Reviewed by GREG KING

Director: Lucas Moodyson

Stars: Mira Barkhammar, Mira Grosin, Liv Lemoyne, Charlie Falk, Johan Lijemamark, Mattias Wiberg, Jonathan Salomonsson, Alvir Strollo, Anna Rydgren, David Dencik, Ann-Sofie Rase, Peter Eriksson, Lena Carlsson.

During the recent Melbourne International Film Festival I saw two coming of age films about kids putting together a punk band. The first was a coming of age drama from Mexico, called We Are Mari Pepa, which dealt with four teenage boys playing in a punk rock band. But this was a fairly disappointing film that ultimately went nowhere. By contrast the second film was this great, exuberant Swedish drama/comedy about three young girls forming a punk band, despite little in the way of real musical talent. We Are The Best! captured that anarchic structure, the anger, energy and rebellious spirit that characterised the punk rock era, and was a lot of fun.

There are some superficial similarities between these two films. But thanks to the involvement of Swedish writer/director Lukas Moodysson, better known for his edgy films like Show Me Love (aka F***ing Amal), this is an entertaining look at the punk scene of Stockholm in the mid 80s, but it has a broad appeal and deals with some universal themes. It is also obvious that Moodyson cares deeply for his central characters.

We Are The Best! is based on the semi-autobiographical comic book Never Goodnight written by Moodysson’s wife Coco, which was itself inspired by her own experiences growing up in Stockholm during the 80s. This gives the character driven film both an authenticity and a nostalgic quality. We Are The Best! also has a poignant quality, and a lot more edge and heart as well as a darker sense of humour.

The film is set in Stockholm in 1982. Best friends Bobo (Mira Barkhammar) and Klara (Mira Grosin) are two 13-year old tomboyish girls who are heavily into punk music, even though most people tell them that punk is dead. They proudly wear their androgynous look, with oversized clothes and short punk styled hair cuts, and they also have plenty of attitude to match. They are largely outsiders at school.

On a whim they decide to put together a band at the local recreation centre where they occasionally hang out. But they lack any real talent, and they have only one song – the raucous anthem Hate The Sport – until they convince Helvig (Liv LeMoyne) to join them. A supposedly good Christian girl who can play guitar, and also something of an outsider at school, Helvig helps the two shape their music, and they begin to prepare for a Battle of the Bands competition.

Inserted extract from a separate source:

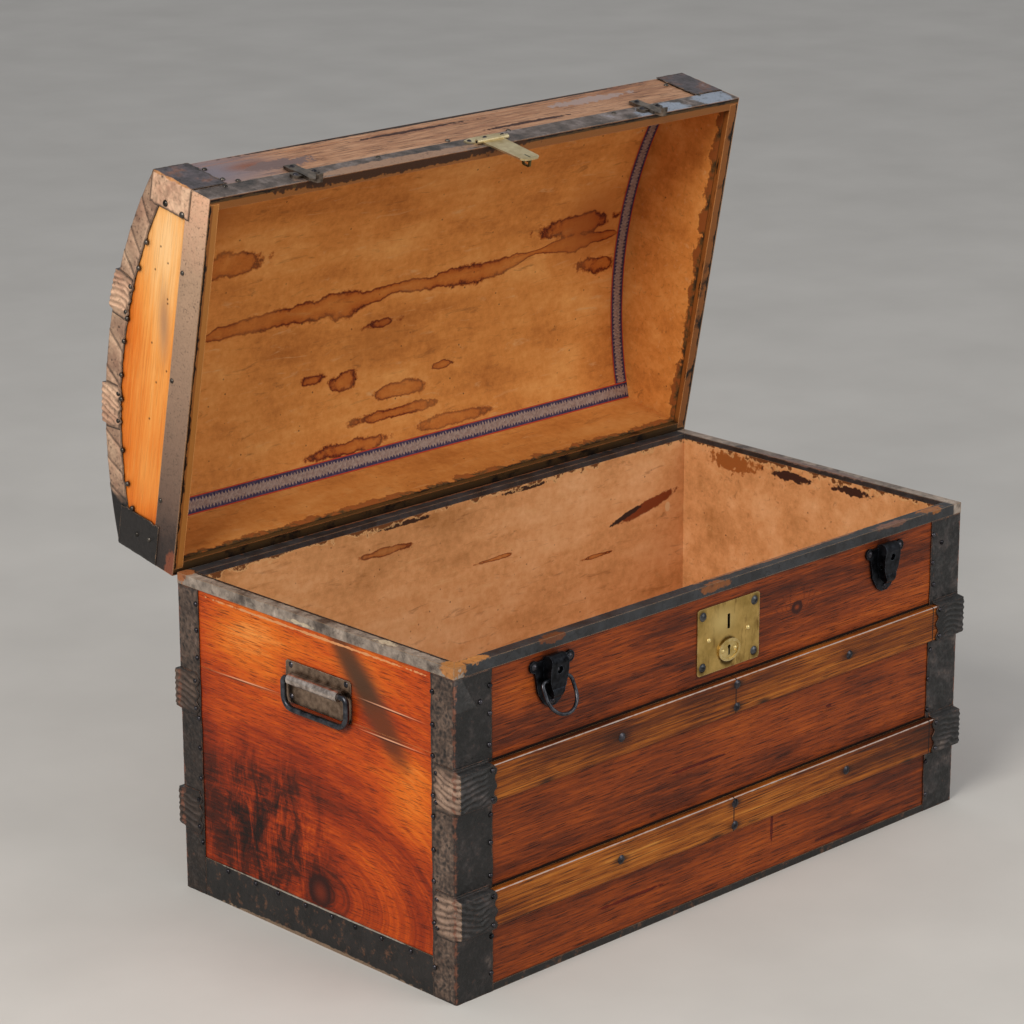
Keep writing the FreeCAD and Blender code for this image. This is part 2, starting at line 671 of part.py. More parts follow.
def open_leaf_face(along, gap):
    """A point under the upper leaf's face when the lid stands open, this far from the pin."""
    a = math.radians(LID_OPEN)
    off = HINGE_FACE + LEAF - HINGE_Y + gap
    y = HINGE_Y + off * math.cos(a) + along * math.sin(a)
    z = HINGE_Z - off * math.sin(a) + along * math.cos(a)
    return y, z


def stop_lug():
    """The bent lug on the lower leaf that the upper leaf rests on when the lid stands open."""
    y = HINGE_FACE + LEAF
    near_y, near_z = open_leaf_face(9.0, 0.08)
    far_y, far_z = open_leaf_face(20.0, 0.08)
    foot = HINGE_Z - 24.0
    return slab_x([(y, foot + 5), (y, foot), (far_y, far_z - 5), (far_y, far_z),
                   (near_y, near_z), (near_y, near_z - 8)], -HINGE_HALF + 2, HINGE_HALF - 2)


def hinge_lower():
    """The leaf on the box, its top edge just under the barrel."""
    top = HINGE_Z - HINGE_R - 0.5
    bore = rod_x(HINGE_PIN_R, -HINGE_HALF, HINGE_HALF, HINGE_Y, HINGE_Z)
    leaf = hinge_leaf(0, (HINGE_Z - LEAF_LONG, top), (top - 1, HINGE_Z))
    return fused(leaf, stop_lug()).cut(bore)


def hinge_upper():
    """The leaf on the lid, which ends flush with the lid's rim."""
    bore = rod_x(HINGE_PIN_R + FREE_FIT, -HINGE_HALF, HINGE_HALF, HINGE_Y, HINGE_Z)
    leaf = hinge_leaf(1, (RIM_Z, HINGE_Z + LEAF_LONG), (HINGE_Z, RIM_Z + 1))
    return leaf.cut(bore)


# ---- the dome
def ring_sector(r0, r1, angle, half_angle, x0, x1):
    """Part of a tube about the dome's own axis; the angle is from straight up, plus is rearward."""
    a0 = math.radians(angle - half_angle)
    a1 = math.radians(angle + half_angle)
    am = math.radians(angle)

    def at(radius, a):
        return (x0, radius * math.sin(a), DOME_AXIS_Z + radius * math.cos(a))

    face = edges_face([
        arc(at(r1, a0), at(r1, am), at(r1, a1)),
        line(at(r1, a1), at(r0, a1)),
        arc(at(r0, a1), at(r0, am), at(r0, a0)),
        line(at(r0, a0), at(r1, a0)),
    ])
    return face.extrude(V(x1 - x0, 0, 0))


def dome_rod(radius, x0, x1, half_depth):
    """The dome's cylinder, trimmed to a depth and kept above the lid's rim."""
    rod = rod_x(radius, x0, x1, 0, DOME_AXIS_Z)
    return rod.common(box(x0, x1, -half_depth, half_depth, RIM_Z, RIM_Z + 300))


def dome_tube(r0, r1, x0, x1, half_depth):
    return dome_rod(r1, x0, x1, half_depth).cut(rod_x(r0, x0 - 1, x1 + 1, 0, DOME_AXIS_Z))


def arc_degrees(length, radius):
    return math.degrees(length / radius)


def slat_angle(y):
    """The angle on the dome of a slat with its centre at this depth."""
    return math.degrees(math.asin(y / (DOME_R + DOME_SLAT_THICK / 2)))


def lid_wall():
    """The lid's front board, its top edge cut to the curve under the dome boards."""
    wall = box(-LID_HALF_W, LID_HALF_W, -HALF_D, -INNER_D, RIM_Z, LID_WALL_TOP)
    for x in (-LID_HALF_W, LID_INNER_W):
        wall = wall.cut(box(x, x + BOARD, -HALF_D + RABBET, -INNER_D, RIM_Z, LID_WALL_TOP))
    return wall.common(rod_x(DOME_INNER_R, -LID_HALF_W, LID_HALF_W, 0, DOME_AXIS_Z))


def lid_end():
    reach = HALF_D - RABBET
    end = box(-LID_HALF_W, -LID_INNER_W, -reach, reach, RIM_Z, LID_WALL_TOP + DOME_RISE)
    return end.common(rod_x(DOME_INNER_R, -LID_HALF_W, -LID_INNER_W, 0, DOME_AXIS_Z))


def dome_staves():
    half = math.degrees(math.asin(HALF_D / DOME_INNER_R)) + 0.3
    trim = box(-LID_HALF_W, LID_HALF_W, -HALF_D, HALF_D, RIM_Z, RIM_Z + 300)
    joint = arc_degrees(0.1, DOME_R)
    staves = []
    for i in range(STAVE_COUNT):
        angle = -half + (2 * i + 1) * half / STAVE_COUNT
        sector = ring_sector(DOME_INNER_R, DOME_R, angle, half / STAVE_COUNT - joint, -LID_HALF_W, LID_HALF_W)
        staves.append(sector.common(trim))
    return staves


def dome_slats():
    x = LID_HALF_W + IRON
    half = arc_degrees(SLAT_WIDTH / 2, DOME_R)
    bands = both_ends([arch_band()])
    return [ring_sector(DOME_R, DOME_R + DOME_SLAT_THICK, slat_angle(y), half, -x, x).cut(bands)
            for y in DOME_SLAT_YS]


def dome_clamp(slat_y):
    """The pressed cap over the left end of a dome slat, running down over the arch band."""
    half = SLAT_WIDTH / 2 + CLAMP_IRON
    top = DOME_R + DOME_SLAT_THICK
    low = DOME_R - ARCH_BAND - 4.0
    end_x = -LID_HALF_W - IRON - CLAMP_IRON
    inner_x = -LID_HALF_W + 50.0
    wide = arc_degrees(half, DOME_R)
    rim = arc_degrees(CLAMP_IRON / 2, DOME_R)
    cap = ring_sector(top, top + CLAMP_IRON, 0, wide, end_x, inner_x)
    sides = [ring_sector(DOME_R + IRON, top, side * (wide - rim), rim, end_x, inner_x) for side in (-1, 1)]
    end = ring_sector(low, top, 0, wide, end_x, end_x + CLAMP_IRON)
    clamp = fused(cap, end, *sides)
    for y in (-9.5, 9.5):
        clamp = clamp.cut(rod_x(7.0, end_x - 1, end_x + 3, y, DOME_AXIS_Z + low - 3))
        clamp = clamp.cut(Part.makeCylinder(7.0, 12, V(inner_x + 3, y, DOME_AXIS_Z + top - 5)))
    return turned_x(clamp, 0, DOME_AXIS_Z, -slat_angle(slat_y))


# ---- iron on the lid
def arch_band():
    """The curved band on the lid's left end, folded over the ends of the dome boards."""
    face = dome_tube(DOME_R - ARCH_BAND, DOME_R + IRON, -LID_HALF_W - IRON, -LID_HALF_W, HALF_D + IRON)
    return fused(face, dome_tube(DOME_R, DOME_R + IRON, -LID_HALF_W, -LID_HALF_W + 16, HALF_D))


def lid_corner():
    """The front left corner plate between the rim band and the arch band."""
    top = LID_WALL_TOP - 1
    x = -LID_HALF_W - IRON
    y = -HALF_D - IRON
    front = box(-LID_HALF_W, -LID_HALF_W + 50, y, -HALF_D, RIM_Z + LID_BAND_FRONT, top)
    end = box(x, -LID_HALF_W, y, -HALF_D + 42, RIM_Z + LID_BAND_END, top)
    return fused(front, end.common(rod_x(DOME_R - ARCH_BAND, x, -LID_HALF_W, 0, DOME_AXIS_Z)))


def lid_rim_bands(front_nails):
    x = LID_HALF_W + IRON
    y = HALF_D + IRON
    front = box(-LID_HALF_W, LID_HALF_W, -y, -HALF_D, RIM_Z, RIM_Z + LID_BAND_FRONT)
    left = box(-x, -LID_HALF_W, -y, y, RIM_Z, RIM_Z + LID_BAND_END)
    return [drilled(front, front_nails), mirror_y(front), left, mirror_x(left)]


# ---- paper and tape inside the lid
def lid_lining():
    outer = dome_rod(DOME_INNER_R, -LID_INNER_W, LID_INNER_W, INNER_D)
    inner = dome_rod(DOME_INNER_R - PAPER, -LID_INNER_W + PAPER, LID_INNER_W - PAPER, INNER_D - PAPER)
    bare = box(-LID_INNER_W, LID_INNER_W, -INNER_D, INNER_D, RIM_Z, RIM_Z + 8)
    return outer.cut([inner, bare])


def lid_tapes():
    """Woven tape on the dome beside all four seams."""
    r1 = DOME_INNER_R - PAPER
    r0 = r1 - TAPE
    w = LID_INNER_W - PAPER
    edge = math.degrees(math.asin((INNER_D - PAPER) / r1))
    wide = arc_degrees(TAPE_WIDTH, r1)
    seam = ring_sector(r0, r1, edge - wide / 2, wide / 2 - 0.02, -w, w)
    end = ring_sector(r0, r1, 0, edge - wide, -w, -w + TAPE_WIDTH)
    return [seam, mirror_y(seam), end, mirror_x(end)]


# ---- assembly
def save_slats():
    nails = slat_nails()
    slats = [drilled(box_slat(z), nails) for z in (UPPER_SLAT_Z, LOWER_SLAT_Z)]
    clamps = [box_clamp(z) for z in (UPPER_SLAT_Z, LOWER_SLAT_Z)]
    back_clamps = [mirror_y(clamp) for clamp in clamps]
    heads = [nail.solid() for nail in nails]
    save("front_slat_upper", slats[0])
    save("front_slat_lower", slats[1])
    save("back_slats", *[mirror_y(slat) for slat in slats])
    save("slat_nails", *heads, *[mirror_y(head) for head in heads])
    save("slat_clamps_front_left", *clamps)
    save("slat_clamps_front_right", *[mirror_x(clamp) for clamp in clamps])
    save("slat_clamps_back", *both_ends(back_clamps))
    return nails


def save_lock():
    corners, rivets, pins = lock_nails()
    nails = corners + rivets
    save("lock_plate", drilled(lock_plate(), nails + pins))
    save("lock_escutcheon", drilled(escutcheon(), pins))
    save("lock_case", drilled(lock_case(), pins))
    save("lock_bolt", lock_bolt())
    save("lock_spring", lock_spring())
    save("lock_nails", *[nail.solid() for nail in nails + pins])
    return nails


def save_latches():
    casting = latch_casting()
    save("latch_casting_left", moved_x(casting, -LATCH_X))
    save("latch_casting_right", moved_x(casting, LATCH_X))
    save("latch_ring_left", moved_x(latch_ring(), -LATCH_X))
    nails = [nail.moved(x) for x in (-LATCH_X, LATCH_X) for nail in latch_nails()]
    save("latch_nails", *[nail.solid() for nail in nails])
    return nails


def save_handles():
    nails = handle_nails()
    plate = drilled(handle_plate(), nails)
    bail = handle_bail()
    save("handle_plate_left", plate)
    save("handle_plate_right", mirror_x(plate))
    save("handle_bail_left", bail)
    save("handle_bail_right", mirror_x(bail))
    save("handle_nails", *both_ends([nail.solid() for nail in nails]))
    return nails


def save_box(front_nails, back_nails, end_nails):
    binding = bottom_binding()
    band = bottom_band()
    wall = box_wall().cut(binding)
    end = [drilled(board.cut(band), end_nails) for board in box_end()]
    save("front_panel", drilled(wall.cut(lock_mortise()), front_nails))
    seats = [moved_x(hinge_seat(), x) for x in HINGE_XS]
    save("back_panel", mirror_y(drilled(wall, back_nails)).cut(seats))
    save("end_panel_left", *end)
    save("end_panel_right", *[mirror_x(board) for board in end])
    save("bottom_boards", *bottom_boards())
    save("box_lining", box_lining())
    corner = corner_iron()
    save("corner_iron_front_left", corner)
    save("corner_iron_front_right", mirror_x(corner))
    save("corner_irons_back", *both_ends([mirror_y(corner)]))
    rim_front, rim_left = rim_bindings()
    save("rim_binding_front", rim_front)
    save("rim_binding_back", mirror_y(rim_front).cut(seats))
    save("rim_binding_left", rim_left)
    save("rim_binding_right", mirror_x(rim_left))
    save("bottom_bindings", binding, mirror_y(binding))
    save("bottom_band_left", band)
    save("bottom_band_right", mirror_x(band))


def save_hinges():
    lower = hinge_lower()
    upper = hinge_upper()
    pin = rod_x(HINGE_PIN_R, -HINGE_HALF, HINGE_HALF, HINGE_Y, HINGE_Z)
    save("hinge_leaves_lower", *[moved_x(lower, x) for x in HINGE_XS])
    save("hinge_pins", *[moved_x(pin, x) for x in HINGE_XS])
    save_on_lid("hinge_leaves_upper", *[moved_x(upper, x) for x in HINGE_XS])


def save_hasp():
    pin = rod_x(HASP_PIN_R, -HASP_HALF, HASP_HALF, HASP_Y, HASP_Z)
    save_on_lid("hasp_plate", moved_x(hasp_plate(), LOCK_X))
    save_on_lid("hasp_pin", moved_x(pin, LOCK_X))
    save_on_lid("hasp_tongue", moved_x(hasp_tongue(), LOCK_X))
    save_on_lid("hasp_staple", moved_x(hasp_staple(), LOCK_X))


def save_lid():
    nails = [nail.moved(x) for x in (-LATCH_X, LATCH_X) for nail in catch_nails()]
    nails += [rivet.moved(LOCK_X) for rivet in hasp_rivets()]
    wall = lid_wall()
    end = lid_end()
    arch = arch_band()
    corner = lid_corner()
    save_on_lid("lid_front_wall", drilled(wall, nails))
    save_on_lid("lid_back_wall", mirror_y(wall))
    save_on_lid("lid_end_left", end)
    save_on_lid("lid_end_right", mirror_x(end))
    save_on_lid("dome_staves", *dome_staves())
    save_on_lid("dome_slats", *dome_slats())
    save_on_lid("dome_slat_clamps", *both_ends([dome_clamp(y) for y in DOME_SLAT_YS]))
    save_on_lid("lid_arch_band_left", arch)
    save_on_lid("lid_arch_band_right", mirror_x(arch))
    save_on_lid("lid_rim_bands", *lid_rim_bands(nails))
    save_on_lid("lid_corner_plates", *both_ends([corner, mirror_y(corner)]))
    save_on_lid("lid_lining", lid_lining())
    save_on_lid("lid_tapes", *lid_tapes())
    save_on_lid("latch_catches", *[moved_x(latch_catch(), x) for x in (-LATCH_X, LATCH_X)])
    save_on_lid("lid_hardware_nails", *[nail.solid() for nail in nails])


os.makedirs("parts", exist_ok=True)
in_slats = save_slats()
in_lock = save_lock()
in_latches = save_latches()
in_handles = save_handles()
save_box(in_slats + in_lock + in_latches, in_slats, in_handles)
save_hinges()
save_hasp()
save_lid()
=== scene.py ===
import math
import random

import bmesh
import bpy
from mathutils import Matrix, Vector, noise


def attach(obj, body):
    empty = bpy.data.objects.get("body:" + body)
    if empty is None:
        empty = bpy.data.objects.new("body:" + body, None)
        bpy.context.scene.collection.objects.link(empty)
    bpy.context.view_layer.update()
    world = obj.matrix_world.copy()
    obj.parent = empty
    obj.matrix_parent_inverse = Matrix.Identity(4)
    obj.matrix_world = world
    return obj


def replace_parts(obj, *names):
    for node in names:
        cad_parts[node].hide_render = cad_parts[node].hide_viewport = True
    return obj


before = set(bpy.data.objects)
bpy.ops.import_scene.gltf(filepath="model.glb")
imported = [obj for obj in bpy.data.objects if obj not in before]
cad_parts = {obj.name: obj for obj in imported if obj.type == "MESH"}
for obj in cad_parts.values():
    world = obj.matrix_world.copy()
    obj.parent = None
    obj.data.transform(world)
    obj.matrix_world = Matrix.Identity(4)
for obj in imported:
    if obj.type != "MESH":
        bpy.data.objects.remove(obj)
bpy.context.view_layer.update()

# ---- Case boards
# Old pine boards, stained orange red and varnished, nailed at the corners. The front
# boards run left to right; each end is two boards with a knot low in the lower one.


def colour(code):
    """An sRGB hex colour as linear red, green, blue and alpha."""
    parts = [int(code[i:i + 2], 16) / 255 for i in (1, 3, 5)]
    return [c / 12.92 if c <= 0.04045 else ((c + 0.055) / 1.055) ** 2.4 for c in parts] + [1.0]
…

Bobo is also infatuated with Klara’s older brother Linus (Charlie Falk). But when both Bobo and Klara develop a crush on Elis (Jonathan Salamonsson) from a local boy punk band, tensions rise that temporarily threaten to derail their modest ambitions. Helvig is the steadying influence that holds them together.

This is an honest, funny and emotionally complex film that looks at themes of teenage rebellion, friendship, loyalty, trust, family, the angst, innocence and insecurity of girls on the cusp of adolescence. The film has a free-flowing, episodic and aimless style, that somehow suits the material. Moodysson and his cinematographer Ulf Brantas also give the material a sense of urgency and infectious energy through the use of handheld cameras. We also get glimpses into the domestic lives of the three girls, their eccentric families and their parents who have their own problems and issues to deal with, which gives us further insights into their characters. School, parties, the local recreation centre, families, and their friendships all play a part in shaping the girls on their journey.

Moodyson’s earlier films revealed a great sense of compassion and understanding for teenaged girls, and these qualities enhance We Are The Best! He draws superb and naturalistic performances from the three leads, who are all newcomers, and their enthusiastic and unaffected performances enrich the film. There is great chemistry between Barkhammar and Grosin which gives the film its strong emotional core. Some of the dialogue also seems improvised, which gives the material an unrehearsed, spontaneous feel that perfectly fits the anarchic and rebellious spirit of the film. There is also a great soundtrack of Scandinavian punk songs. You don’t even have to be a fan of punk rock to be caught up in the energy and enthusiasm of these three girls.

We Are The Best! is Moodyson’s first film since 2009, and this real crowd pleaser is easily his most accessible and enjoyable film for a decade!